The human residents were pretty special too. Two interactions come immediately to mind:

  • One afternoon I wandered into a small souvenir shop looking for something that actually said “Åland.” I left with a tote bag…and a much larger chocolate collection after the employee patiently helped translate candy flavors, encouraged me to taste-test several I hadn’t tried, and sampled a few himself.
  • I was given a suggestion for Pizza Diablo and ordered take away. A member of the wait staff overheard me and he came by to let me know they “love Americans”. He also handed me garlic sauce (for free) to try with my veggie pizza – it’s homemade and meant to be used for crust-dipping. Do stop by and try it.
 
Don’t skip the ship

One absolute recommendation is to take the “cruise-ferry” between Turku and Åland, at least one direction.

 

I booked a small private cabin (there are many price options, I went with an inexpensive one that still afforded a window), tossed the now-heavy luggage inside, and suddenly the trip itself became part of the vacation.

 

I relaxed in the room, wandered the different decks, browsed the enormous Duty Free, grabbed a quiet window seat upstairs (listening to a lounge singer belting out “Fly Me to the Moon” and “What a Wonderful World”) and spent several hours simply watching hundreds of islands drift past as we sailed through the archipelago.

Other memorable moments:

  • Arriving at Helsinki airport (HEL) from a full day of travel, to have an immediate moose sighting (plush, and real-moose sized)
  • A grocery cashier in Turku, on USA’s Independence Day, who noticed I was American and wished me a Happy Fourth of July.
  • A young woman in Åland explaining that temperatures in the upper 60s were perfect and the locals wouldn’t want it any warmer (it was due to be 70 there in a few days – or whatever the Celsius equivalent is – and she was not excited). I don’t think they’d love Phoenix in the summer…
  • Sampling blueberry juice on a Finnair flight – the drink’s become iconic thanks to the airline
  • Ordering the whitefish with cauliflower puree, sour cream and lovage, a little skeptically (fish…with sour cream?), only to have it become one of my favorite meals of the trip.
  • The yogurt. Seriously – thank you Finnish cows! If you see the Kalinka brand while you’re there, buy it.

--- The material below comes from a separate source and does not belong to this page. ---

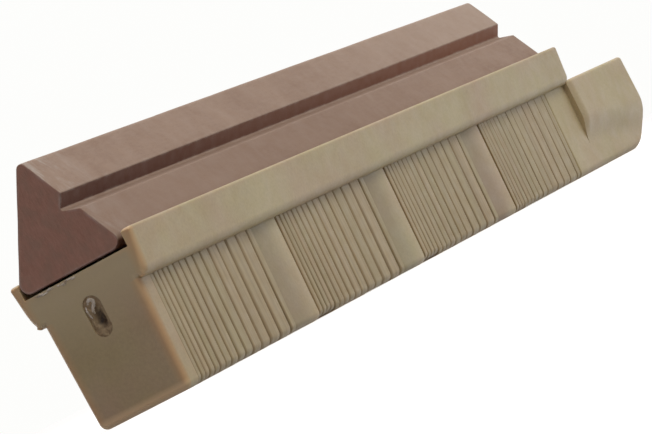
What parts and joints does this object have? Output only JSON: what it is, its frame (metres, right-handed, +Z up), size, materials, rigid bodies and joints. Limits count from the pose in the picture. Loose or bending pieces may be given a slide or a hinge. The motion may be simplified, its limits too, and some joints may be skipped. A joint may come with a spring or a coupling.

Tell them Jill sent you.
  • Trying a Double Stuf Oreo and realizing it had all the appearance of an American Oreo with only 20% of the flavor
  • Fazer chocolate, specifically Fazermint and the dark minis – I might’ve brought back more than the allotted ‘nothing to declare’ amount…

While I didn’t actually see all of the “thousand lakes,” the trip was still quite a success. I came home with great memories, enough chocolate to start a Fazer franchise in Scottsdale, a Björn Borg pullover, and two little wooden ducks (because separating them just seemed mean).